Rasa gembira muncul saat beberapa TKW mengatakan hasil bekerja di Hong Kong sudah dapat mengubah nasib keluarga yang ditinggalkan untuk keluar dari level hidup di bawah garis kemiskinan. Malu karena SDM di Indonesia yang masuk ke Hong Kong bukan kategori ekspatriat yang bisa membawa anggota keluarga.
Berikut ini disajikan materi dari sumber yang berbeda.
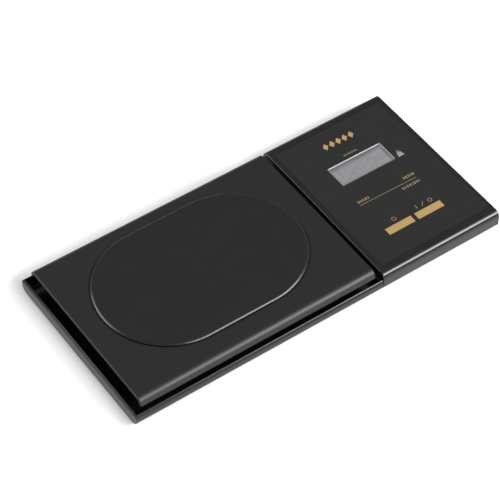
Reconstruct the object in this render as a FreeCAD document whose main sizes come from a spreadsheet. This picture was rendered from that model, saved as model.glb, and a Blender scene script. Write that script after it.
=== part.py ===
"""Slim digital gram scale: a flat tray with a load cell under a wide weighing plate, and a display block
at one end.

Millimetres. +X runs from the weighing plate to the display block, -Y is the user's side, +Z is up.
The origin is the middle of the footprint on the surface that the rubber feet stand on.
"""

import FreeCAD, Part

import math
import os
import re

import Sketcher

OUT = "parts"
os.makedirs(OUT, exist_ok=True)
doc = FreeCAD.newDocument("gram_scale")

# Driving dimensions: alias, value, what it is.
DIMENSIONS = [
    ("body_length", 150.0, "tray, end to end"),
    ("body_width", 71.0, "tray, side to side"),
    ("foot_height", 0.8, "rubber foot below the tray"),
    ("foot_radius", 4.0, "rubber foot"),
    ("foot_inset_x", 8.0, "foot centre to the end of the tray"),
    ("foot_inset_y", 8.0, "foot centre to the side of the tray"),
    ("floor_thick", 1.2, "tray floor"),
    ("case_wall", 1.2, "tray wall below the housing"),
    ("rim_wall", 0.9, "tray wall and rim around the bay"),
    ("lower_radius", 2.6, "tray's rounded lower long edges"),
    ("rim_height", 5.2, "tray underside to the top of the rim"),
    ("rim_round", 0.7, "rim's rounded outer edges"),
    ("rim_inner_round", 0.12, "rim's rounded inner edges"),
    ("shut_height", 2.1, "tray underside to the joint line below the housing"),
    ("shell_seam", 0.1, "gap between tray and housing"),
    ("lip_thick", 0.6, "register lip inside the housing wall"),
    ("lip_height", 1.7, "register lip above the floor"),
    ("housing_length", 50.2, "display housing along the tray"),
    ("housing_height", 7.8, "tray underside to the housing's top"),
    ("housing_wall", 1.4, "housing wall"),
    ("roof_thick", 1.0, "housing roof below the film"),
    ("housing_radius", 2.5, "housing's rounded upper long edges"),
    ("housing_end_round", 0.4, "housing's upper end edges"),
    ("film_thick", 0.3, "front panel film"),
    ("film_end_margin", 2.0, "film to the ends of the housing"),
    ("film_side_margin", 4.2, "film to the sides of the housing"),
    ("film_corner", 0.8, "film corner radius"),
    ("film_fit", 0.1, "film to its recess, and window to film"),
    ("window_length", 23.2, "viewing window"),
    ("window_width", 9.75, "viewing window"),
    ("window_y", 10.3, "viewing window's centre"),
    ("panel_shift", 0.4, "window and keys, left of the housing's middle"),
    ("roof_margin", 0.2, "roof opening past the window, each side"),
    ("key_length", 11.1, "key bar"),
    ("key_width", 3.0, "key bar"),
    ("key_pitch", 12.65, "key bars, centre to centre"),
    ("key_y", 20.35, "key bars, in front of the middle"),
    ("key_fit", 0.15, "key bar to the film and the roof"),
    ("key_flange", 0.6, "key flange past the bar, each side"),
    ("key_flange_thick", 0.3, "key flange"),
    ("key_plunger", 1.2, "key plunger radius"),
    ("key_slack", 0.05, "plunger to dome, and flange to roof"),
    ("dome_radius", 2.2, "snap dome"),
    ("dome_height", 0.3, "snap dome"),
    ("dome_round", 0.18, "snap dome's edge"),
    ("board_thick", 0.8, "circuit board"),
    ("board_lift", 2.2, "board above the tray floor"),
    ("board_gap", 1.2, "board edge to the housing's walls"),
    ("chip_width", 9.0, "controller chip"),
    ("chip_thick", 1.2, "controller chip"),
    ("chip_edge", 0.35, "controller chip's upper edges"),
    ("chip_x", 11.0, "controller chip from the housing's left end"),
    ("chip_y", 5.0, "controller chip, in front of the middle"),
    ("pin_pitch", 1.2, "controller chip pins"),
    ("pin_width", 0.45, "controller chip pins"),
    ("pin_thick", 0.25, "controller chip pins"),
    ("pin_span", 11.4, "controller chip over its pins"),
    ("capacitor_radius", 2.0, "capacitor"),
    ("capacitor_height", 1.9, "capacitor"),
    ("capacitor_x", 25.0, "first capacitor from the housing's left end"),
    ("capacitor_pitch", 18.0, "capacitors, centre to centre"),
    ("capacitor_inset", 12.0, "capacitors to the housing's far side"),
    ("crystal_length", 7.0, "crystal"),
    ("crystal_width", 3.2, "crystal"),
    ("crystal_height", 1.6, "crystal"),
    ("crystal_x", 8.0, "crystal from the housing's left end"),
    ("crystal_y", 17.0, "crystal, in front of the middle"),
    ("resistor_length", 2.0, "resistor"),
    ("resistor_width", 1.2, "resistor"),
    ("resistor_height", 0.5, "resistor"),
    ("resistor_x", 7.0, "first resistor from the housing's left end"),
    ("resistor_pitch", 3.0, "resistors, end to end"),
    ("resistor_inset", 13.0, "resistors to the housing's far side"),
    ("glass_length", 27.0, "display glass"),
    ("glass_width", 14.0, "display glass"),
    ("glass_thick", 1.3, "display glass"),
    ("glass_gap", 0.1, "display glass to roof and holder"),
    ("holder_wall", 1.0, "display holder wall"),
    ("zebra_width", 2.0, "connector strip"),
    ("post_radius", 2.6, "housing posts"),
    ("boss_radius", 3.0, "tray bosses"),
    ("post_inset_x", 6.2, "left posts to the housing's left end"),
    ("post_step_x", 29.0, "posts along the housing"),
    ("post_inset_y", 9.0, "posts to the housing's sides"),
    ("screw_radius", 1.0, "housing screw shank"),
    ("screw_head", 1.9, "housing screw head radius"),
    ("screw_reach", 6.0, "housing screw length"),
    ("screw_fit", 0.05, "screw shank to its hole"),
    ("board_screw_x", 20.0, "board screws from the housing's left end"),
    ("board_screw_inset_y", 8.0, "board screws to the housing's sides"),
    ("board_screw_radius", 0.8, "board screw shank"),
    ("board_screw_head", 1.6, "board screw head radius"),
    ("board_screw_head_deep", 0.9, "board screw head"),
    ("coin_radius", 10.0, "coin cell, 20 mm across"),
    ("coin_thick", 3.2, "coin cell"),
    ("coin_fit", 0.3, "coin cell to its pocket and above the cover"),
    ("coin_lid", 0.48, "coin cell's narrower lid"),
    ("coin_lid_inset", 1.2, "lid inside the coin cell's edge"),
    ("coin_edge", 0.3, "coin cell's rounded edge"),
    ("holder_end_gap", 1.5, "battery holder to the housing's end wall"),
    ("holder_key_gap", 0.35, "battery holder to the snap domes"),
    ("pocket_wall", 0.6, "battery holder wall"),
    ("bridge_thick", 0.6, "battery holder bridge over the coin"),
    ("bridge_width", 12.0, "battery holder bridge"),
    ("contact_thick", 0.2, "negative contact strip"),
    ("negative_length", 14.0, "negative contact"),
    ("negative_width", 5.0, "negative contact"),
    ("negative_corner", 1.5, "negative contact's corners"),
    ("positive_width", 5.2, "positive contact"),
    ("positive_height", 1.6, "positive contact"),
    ("positive_rise", 0.9, "positive contact above the coin's underside"),
    ("contact_fit", 0.05, "positive contact to the coin and the holder"),
    ("contact_bay", 0.6, "holder notch past the positive contact, each side"),
    ("cover_thick", 1.1, "battery cover"),
    ("cover_fit", 0.15, "battery cover to the tray"),
    ("cover_margin", 0.8, "battery cover past the coin, each side"),
    ("tongue_wide", 0.8, "battery cover tongue"),
    ("tongue_thick", 0.5, "battery cover tongue"),
    ("tongue_rise", 0.4, "battery cover tongue above the cover's underside"),
    ("rail_wall", 1.2, "tray rail past the tongue"),
    ("rail_rise", 0.7, "tray rail above the floor"),
    ("grip_pitch", 1.6, "battery cover grip ridges"),
    ("grip_deep", 0.3, "battery cover grip grooves"),
    ("grip_inset", 3.0, "grip to the cover's right end"),
    ("groove_gap", 2.5, "weighing plate to the housing"),
    ("end_gap", 3.0, "weighing plate to the tray's left end"),
    ("side_setback", 1.6, "weighing plate to the tray's sides"),
    ("plate_height", 9.8, "tray underside to the plate's top"),
    ("plate_thick", 1.1, "weighing plate"),
    ("skirt_depth", 3.0, "weighing plate's turned-down sides"),
    ("plate_end_round", 0.275, "weighing plate's upper end edges"),
    ("plate_radius", 2.6, "weighing plate's rounded long edges"),
    ("oval_radius", 26.5, "raised oval's round ends"),
    ("oval_straight", 26.0, "raised oval's straight sides"),
    ("oval_rise", 1.0, "raised oval above the plate"),
    ("oval_shift", 1.6, "raised oval behind the middle"),
    ("oval_round", 0.9, "raised oval's top edge"),
    ("dish_margin", 1.4, "oval's edge to its dish"),
    ("dish_deep", 0.4, "dish in the oval"),
    ("dish_slope", 82.0, "dish wall, degrees from upright"),
    ("peg_radius", 1.8, "weighing plate's locating pegs"),
    ("peg_reach", 1.0, "weighing plate's locating pegs"),
    ("peg_fit", 0.3, "peg to its hole"),
    ("press_travel", 0.4, "carrier stroke down to the overload stops"),
    ("cell_length", 47.0, "load cell"),
    ("cell_width", 12.0, "load cell"),
    ("cell_deep", 4.0, "load cell"),
    ("cell_boss", 1.2, "tray boss under the load cell's fixed end"),
    ("cell_end", 12.0, "load cell's clamped ends"),
    ("cell_bore", 1.5, "load cell's flexure holes"),
    ("cell_web", 12.0, "flexure holes, centre to centre"),
    ("cell_slot", 0.6, "half height of the slot between the flexure holes"),
    ("cell_screw_pitch", 6.0, "screws in each end of the load cell"),
    ("cell_screw_radius", 1.25, "load cell screw shank"),
    ("cell_screw_head", 2.3, "load cell screw head radius"),
    ("cell_screw_bite", 3.4, "load cell screws inside the load cell"),
    ("gauge_length", 6.0, "strain gauge"),
    ("gauge_width", 4.0, "strain gauge"),
    ("gauge_thick", 0.2, "strain gauge with its coating"),
    ("carrier_length", 74.0, "platform carrier"),
    ("carrier_width", 52.0, "platform carrier"),
    ("carrier_thick", 1.2, "platform carrier"),
    ("carrier_frame", 8.0, "carrier's outer frame"),
    ("carrier_spine", 15.0, "carrier's middle bar"),
    ("cushion_thick", 0.2, "rubber cushion on the carrier"),
    ("cushion_radius", 3.0, "rubber cushion"),
    ("cushion_step", 9.0, "cushion beside each peg"),
    ("rest_gap", 0.1, "weighing plate above the cushions"),
    ("peg_inset", 4.0, "pegs from the carrier's outer edges"),
    ("stop_radius", 1.5, "overload stop screw"),
    ("stop_boss", 3.0, "tray boss around a stop screw"),
    ("stop_boss_rise", 3.6, "tray boss above the floor"),
    ("stop_inset", 12.0, "stops from the carrier's ends"),
    ("stop_gap", 0.1, "carrier to stops at full stroke"),
    ("lead_radius", 0.35, "load cell lead"),
    ("lead_pitch", 1.1, "load cell leads, side by side"),
    ("lead_bend", 1.6, "load cell lead's bends"),
    ("lead_run", 3.0, "lead between two bends"),
    ("lead_way", 6.0, "notch in the bulkhead for the leads"),
    ("lead_rest", 0.02, "leads above the floor"),
    ("spare", 1.0, "how far a cut runs past what it cuts"),
]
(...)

Namun, mereka hanya menjadi pembantu rumah tangga yang mengurus urusan domestik majikannya.

"Rasa syukur karena Hong Kong termasuk negara yang memberikan gaji dan perlindungan yang baik bagi para pahlawan devisa tersebut, sehingga kami bisa memberikan bimbingan agar mereka dapat mengubah nasib dan meningkatkan keterampilannya," tegas Antonius Tanan.

Pilot project

Nora Ekaliana mengatakan penyuluhan kewirausahaan ini merupakan pilot project yang dilaksanakan sejalan dengan rencana pembangunan jangka menengah (RPJM) Kemenakertrans 2010-2014 yang meningkatkan pembangunan sumber daya manusia termasuk pada TKI.
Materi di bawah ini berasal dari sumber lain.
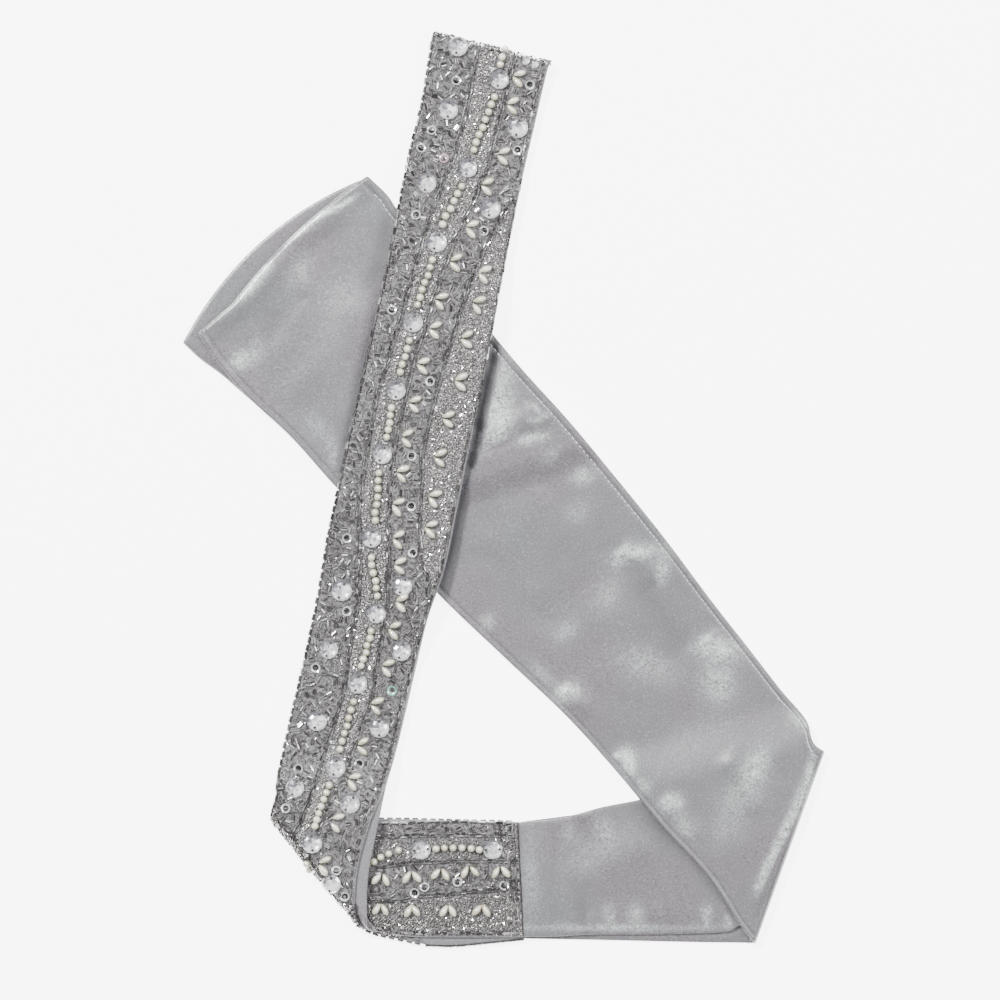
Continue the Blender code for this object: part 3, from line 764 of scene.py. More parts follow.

"Kegiatan ini tindak lanjut gagasan Ciputra dengan Menakertrans untuk menumbuhkembangkan kewirausahan pada masyarakat untuk menanggulangi kemiskinan dan meningkatkan kesejahteraan dan menjadi wujud kerja sama BBPP Kemenakertrans dengan Yayasan Ciputra Pelatihan Ciputra Entrepreneurs," kata Nora.

Sepanjang Sabtu hingga siang hari, Nora dan tim Ciputra tidak segan-segan membaur dengan para TKW, memberikan pencerahan tentang kewirausahaan hingga menghibur spontan dengan memanfaatkan gitar milik TKW dan menari poco-poco menjadi tontonan warga Hong Kong dan turis.

Berbagi kegembiraan dan mendengarkan berbagai kisah mereka itulah yang mendorong Johan Abdiel Tanan, siswa SMP Penabur, Jakarta yang ikut mendengarkan kisah mereka kemudian menjuluki para TKI itu dengan super mom ( ibu super) Indonesia lalu menuliskan sebuah puisi yang indah. Di mata anak seusianya, seorang ibu yang dijuluki super woman kalah hebat dengan perjuangan para super mom yang ditemuinya di Victotria Park.

Penyuluhan sendiri berlangsung pada Minggu pagi 5 Juli 2010 dan berlangsung sehari penuh di Konsulat Jenderal RI di Hongkong.

Cindy Suryanti, TKI berusia 32 tahun asal Madiun, Jatim tampak antusias mendatangi kantor Konjen yan terletak di Causeway Bay. Sejak pukul 08.00 waktu setempat, dia bersama ratusan rekannya sesama TKI ingin mengikuti pelatihan yang dilakukan oleh Ciputra Entrepreneurship Center.

Selama 11 tahun Cindy hidup di Hong Kong sebagai pembantu rumah tangga dengan gaji 3.580 dolar Hong Kong per bulan. Entrepreneurs yang dia kenal hanyalah usaha dan berdagang. Namun tidak mengerti bagaimana cara membuat konsep dan mengembangkan ide untuk bekal masa depan.

Theresia Avelia Sunani, berusia 38 tahun asal Banyuwangi yang sudah 13 tahun bekerja di Hong Kong dan mengikuti penyuluhan wirausaha itu hingga selesai mengatakan kegiatan ini sungguh memukau dan memberikan motivasi.

"Pada Juni tahun depan saya memang tidak akan memperpanjang kontrak lagi karena investasi yang kami peroleh saat ini nilainya sekitar Rp 1 miliar. Kalau kami tidak diberikan pencerahan seperti ini, bisa-bisa investasi habis karena salah kelola."